Having liberated France from the Germans, and having sheltered the Germans
for 40-odd years from the Russians, and having poured billions of dollars
into rescuing the Russians from themselves, the United States now finds, as
it races to protect its own citizens from madmen with doomsday weapons, its
most implacable foes are ... France, Germany and Russia. You know, the peace
lobby.

I will leave it to others to speculate on the motives of these three nations,
or to discuss their qualifications to lecture others on the evils of
interventionism. (A poll shows 57% of Germans agree with the statement that
Americans are "a nation of warmongers." Two, three, four ...) What is
unarguable is that their hostility to any effort to rein in Saddam Hussein
was in evidence long before this crisis; it has nothing to do with questions
of peace or war.

When the issue was sanctions, they were against sanctions. When the issue was
inspections, they were against inspections. And while they now profess to
favour disarmament, they have not only consistently opposed any practical
measure to effect it over the years, they have themselves been Saddam's chief
suppliers of weapons of mass destruction -- and may be even to this day. It
is difficult to escape the conclusion that they are not so much interested in
opposing war as in supporting Saddam.

The French, needless to say, are the most deeply implicated. France has been
romancing Iraq since at least 1972, when Saddam, already the number two man
in the Ba'athist regime, nationalized the Iraqi oil industry, more or less at
the point of a gun. Had the West held firm in its opposition, the putsch
might not have succeeded, and Saddam would never have acquired the revenues
to pursue his ambitions. But France broke ranks -- in exchange for a cut of
the action.

The pattern was to be repeated three years later, when Saddam began shopping
for a fast-breeder nuclear reactor, with a view to acquiring nuclear weapons
within 10 years. No one was willing to provide him with the advanced
technology he was seeking -- not even the Russians, who had sold him a
small research reactor some years earlier. It was not until he met with the
French prime minister, one Jacques Chirac, that Saddam found what he was
looking for. The French agreed, knowing full well what Saddam was up to, in
exchange for $3-billion in cash, some oil concessions and a huge contract to
purchase France's Mirage F-1 fighter planes. Oh, and one other thing: The
Franco-Iraqi Nuclear Co-operation Treaty stipulated that "all persons of
Jewish race" be excluded from participating.

More deals followed: armoured vehicles, surface-to-air missiles, antiship
missiles.
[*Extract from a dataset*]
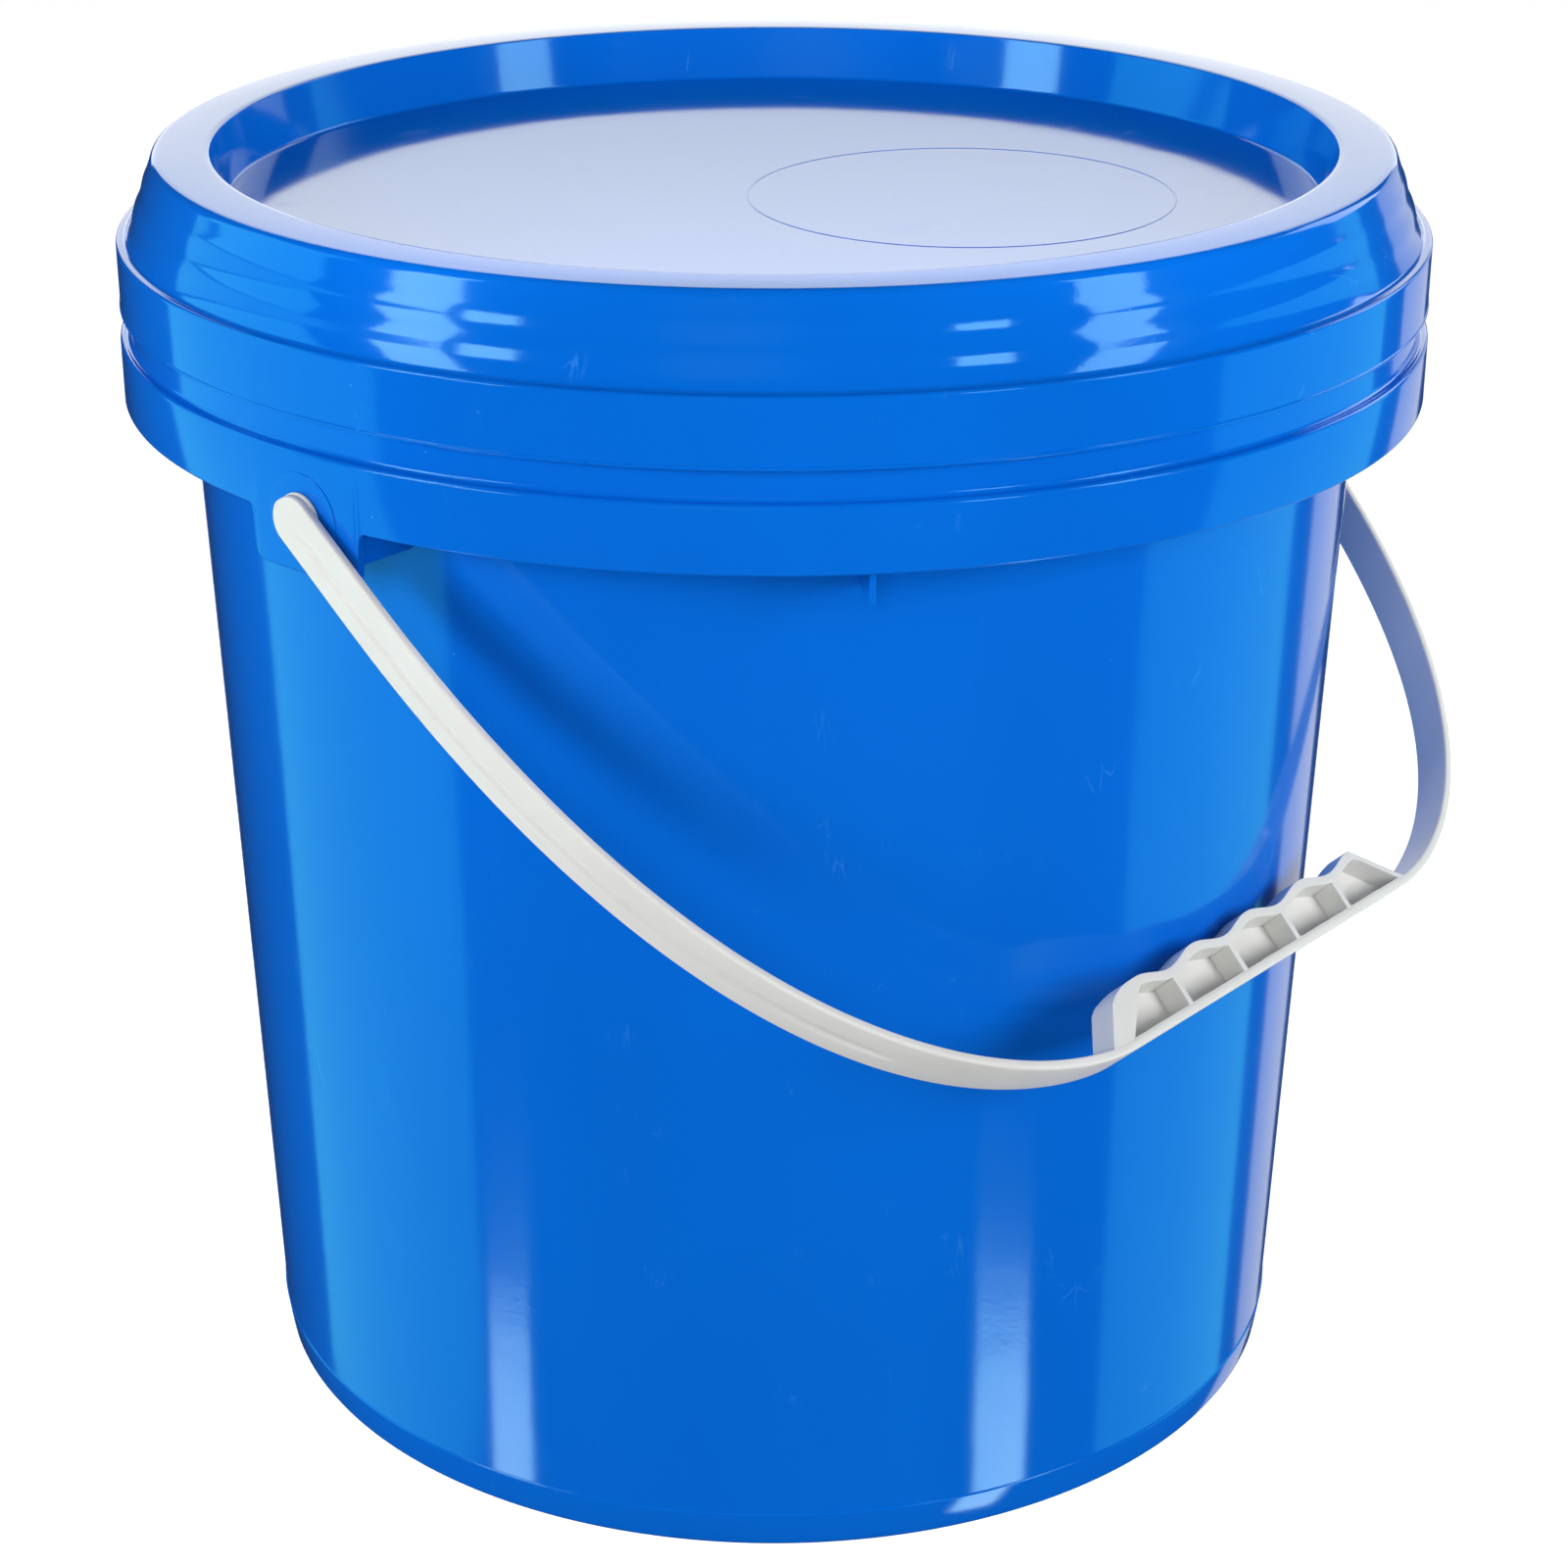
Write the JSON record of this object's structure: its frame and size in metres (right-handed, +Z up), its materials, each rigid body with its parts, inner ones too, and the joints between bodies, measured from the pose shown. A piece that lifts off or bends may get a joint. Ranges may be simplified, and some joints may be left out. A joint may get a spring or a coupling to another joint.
{
  "type": "wash bucket",
  "caption": "Round moulded plastic pail with a press-on sealed lid and a swinging plastic bail handle with a finger grip, for carrying and storing wash water.",
  "frame": {"origin": "on the bucket's axis, in the plane of the underside of its foot ring", "axes": "+Z up along the bucket's axis, X along the handle's hinge axis, and the handle hangs on the -Y side"},
  "size_m": [0.343, 0.336, 0.3334],
  "materials": {
    "blue_plastic": "glossy injection-moulded polypropylene, strong blue",
    "white_plastic": "satin natural white polyethylene",
    "grey_rubber": "matt closed-cell foam rubber"
  },
  "bodies": {
    "bucket": {"bucket": "blue_plastic"},
    "lid": {"lid": "blue_plastic", "lid_gasket": "grey_rubber"},
    "handle": {"handle": "white_plastic"}
  },
  "joints": [
    {"name": "handle_swing", "type": "hinge", "parent": "bucket", "child": "handle", "pos_m": [0, 0, 0.2724], "axis": [-1, 0, 0], "range_deg": [0, 255]},
    {"name": "lid_lift", "type": "slide", "parent": "bucket", "child": "lid", "axis": [0, 0, 1], "range_m": [0, 0.1]}
  ]
}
By 1982, Iraq accounted for 40% of all French arms exports. Other
countries -- the Russians, the Italians, the British, less so the Americans
-- also sold arms to Iraq, especially during the Iran-Iraq war, when
revolutionary Iran seemed the greater threat to the region. The Germans,
egregiously, provided Saddam with much of his chemical weapons capacity,
from mustard gas to nerve gases like Tabun and Sarin, as well as the ballistic
missile technology with which to deliver them to places like Tel Aviv and
Jerusalem. But none did so with anything like the audacity of the French.

Even after the invasion of Kuwait in 1990, French support for Iraq did not
waver. François Mitterrand went so far as to make a speech to the UN in
September of that year in which he lent legitimacy to Iraq's territorial
claims. The French were early and ardent enthusiasts for lifting the
sanctions imposed after the war, and did everything in their power to
undermine the disarmament regime. In 1997, following a series of
confrontations with UN inspectors, the Security Council passed Resolution
1134, which threatened to impose travel restrictions on Iraqi officials
(quelle horreur!) if the harassment continued. France abstained (along with
Russia and China). Emboldened, Saddam stepped up his defiance. The
inspections regime soon collapsed.

In 1999, Resolution 1284 greatly expanded the existing "oil-for-food"
exemption to the sanctions (around the Clinton administration, according to
Kenneth Pollack, a senior advisor on Iraq, it became known as
"oil-for-stuff"), and promised to lift all remaining economic sanctions. The
only condition: Saddam had to let the inspectors back in, and show progress
towards disarmament. Again the French abstained, this time after promising to
vote in favour. The reason: The Russians had abstained, and the French were
worried they would lose their share of the booming "oil-for-food" trade, by
then worth about US$17-billion a year, if they did not do the same.

And so it continues to this day, even at the cost of wrecking the United
Nations (and NATO in the bargain). And yet, in the face of this sordid
Franco-Russian record of trading Security Council votes for Iraqi oil
revenues, it is the Americans who are accused, on no evident grounds
whatever, of being motivated by oil-lust.

You would think the Germans would have some issues about being involved,
however indirectly, in gassing Jews. You would think the French would feel a
certain déja vu about collaborating with dictators. You would think the
Russians ...

But you would be wrong.
It's also worthy of note that before the war France was owed $3 billion by Saddam; Germany $2.4 billion. Russia was owed $3.4 billion and claimed $52 billion in pending contract obligations with Baghdad.

If you pull aside the veils a little more, of the list of individuals, political entities and companies that profited from doing illicit business with Saddam, accepting his oil contracts and paying him secret kick-backs, 11 were French and 46 were Russian.

That explains why both the French and Russian ambassadors to the United Nations initially opposed an independent investigation of the oil-for-food scandal. It also offers yet another reason why France and Russia were so reluctant to join the "coalition of the willing," put together by Bush, that ended Saddam's tyranny.